= La pensée sauvage =

Levis Strauss distingue la science et la magie. Pour lui, ce sont deux voies parallèles pour organiser et comprendre le monde. La magie est une sorte de bricolage qui travaille sur l'apparence des choses avec analogie et rapprochements. La magie se base sur les évènements pour inventer des structures, la science invente des structures puis les teste. Il s'agit de deux façons différentes de procéder, inversées. La magie peut précéder la science dans la découverte de la réalité mais a moins souvent raison.

"La réflexion mythique apparaît comme une forme intellectuelle de bricolage. La science tout entière s’est construite sur la distinction du contingent et du nécessaire, qui est aussi celle de l’événement et de la struc­ture. Les qualités qu’à sa naissance elle revendiquait pour siennes étaient précisément celles qui, ne faisant point partie de l’expérience vécue, demeuraient extérieures et comme étrangères aux événements : c’est le sens de la notion de qualités premières. Or, le propre de la pensée mythique, comme du bricolage sur le plan pratique, est d’élaborer des ensembles structurés, non pas directement avec d’autres ensembles structurés, mais en utilisant des résidus et des débris d’événements : « odds and ends », dirait l’anglais, ou, en français, des bribes et des morceaux, témoins fossiles de l’histoire d’un individu ou d’une société. En un sens, le rapport entre diachronie et synchronie est donc inversé : la pensée mythique, cette bricoleuse, élabore des structures en agençant des événements, ou plutôt des résidus d’événe­ments, alors que la science, « en marche » du seul fait qu’elle s’instaure, crée, sous forme d’événements, ses moyens et ses résultats, grâce aux structures qu’elle fabrique sans trêve et qui sont ses hypothèses et ses théories.
[...]
Exemple :
"Les Peul du Sou­dan classent les vé­gé­taux en sé­ries, cha­cune en re­la­tion avec un jour de la se­maine et avec l'une des huit di­rec­tions :
« Le vé­gé­tal... doit être col­lecté en fonc­tion de ces di­verses clas­si­fi­ca­tions... Écorce, ra­cine, feuilles ou fruits doivent être pré­le­vés en rap­port avec le jour du mois lu­naire au­quel cor­res­pond le vé­gé­tal, en in­vo­quant le lâre, « es­prit gar­dien » des trou­peaux qui est en rap­port avec la sé­quence du mois et en fonc­tion de la po­si­tion du so­leil. Ainsi, le si­la­tigi, en don­nant ses ins­truc­tions, dira-t-il par exemple : « Pour faire telle chose, tu pren­dras la feuille d'un épi­neux grim­pant et sans écorce, tel jour, lorsque le so­leil se trou­vera dans telle po­si­tion, en re­gar­dant telle di­rec­tion car­di­nale, en in­vo­quant tel lâre. »"

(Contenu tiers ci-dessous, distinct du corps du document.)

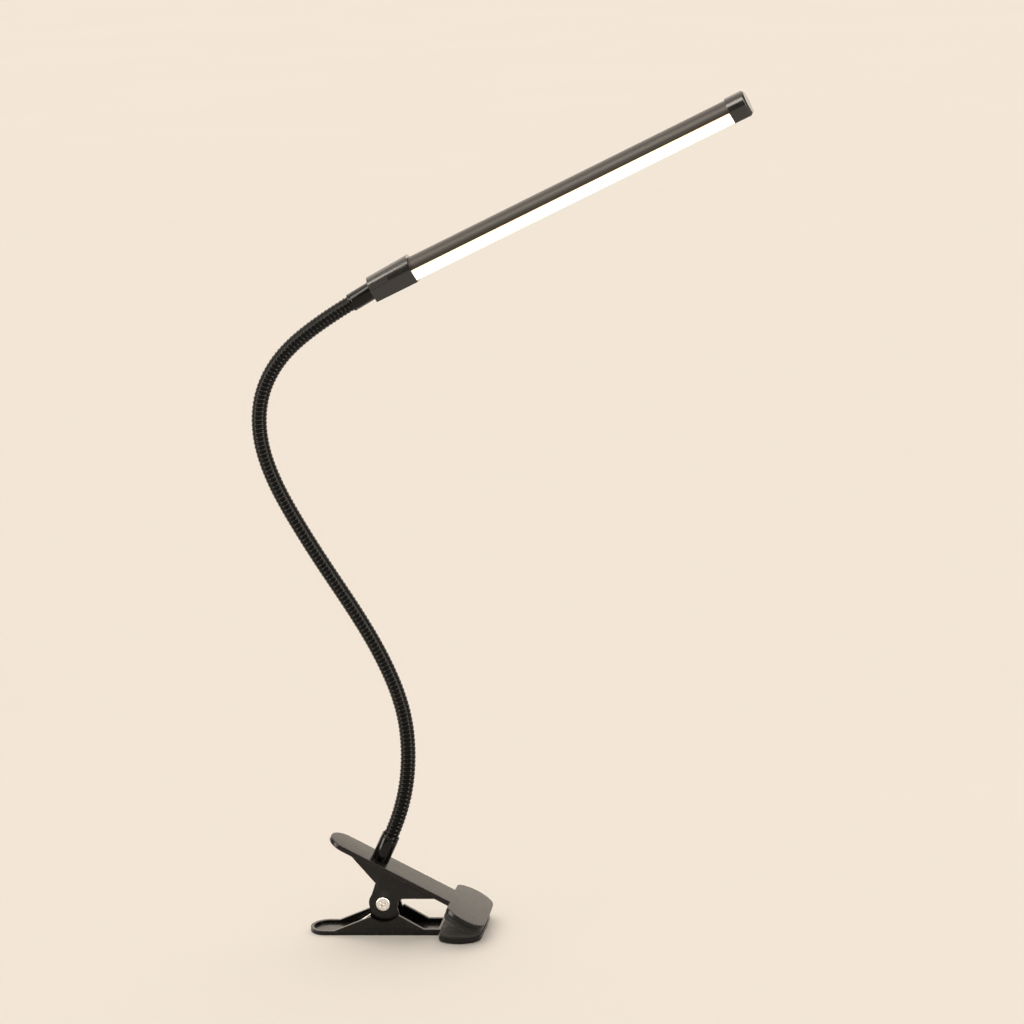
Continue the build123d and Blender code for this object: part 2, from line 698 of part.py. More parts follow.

Même à notre époque, en France, certaines jardiniers travaillent avec un calendrier lunaire basé sur les 4 éléments.

Il y a trois aspects dans l'art : l'art est influencé par le modèle (l'occasion), la matière (l'exécution) et l'usager (destination)/ Ces influences sont plus ou moins fortes selon l'oeuvre. L'art académique n'accorde pas d'importance à la matière (on peut tout faire en peinture de nos jours) ni à l'usager. Il n'accorde d'importance qu'au sujet, ce qu'il a envie de peindre. L'art appliqué, c'est à dire l'art sur les objets de la vie courante accorde plus d'importance à la destination.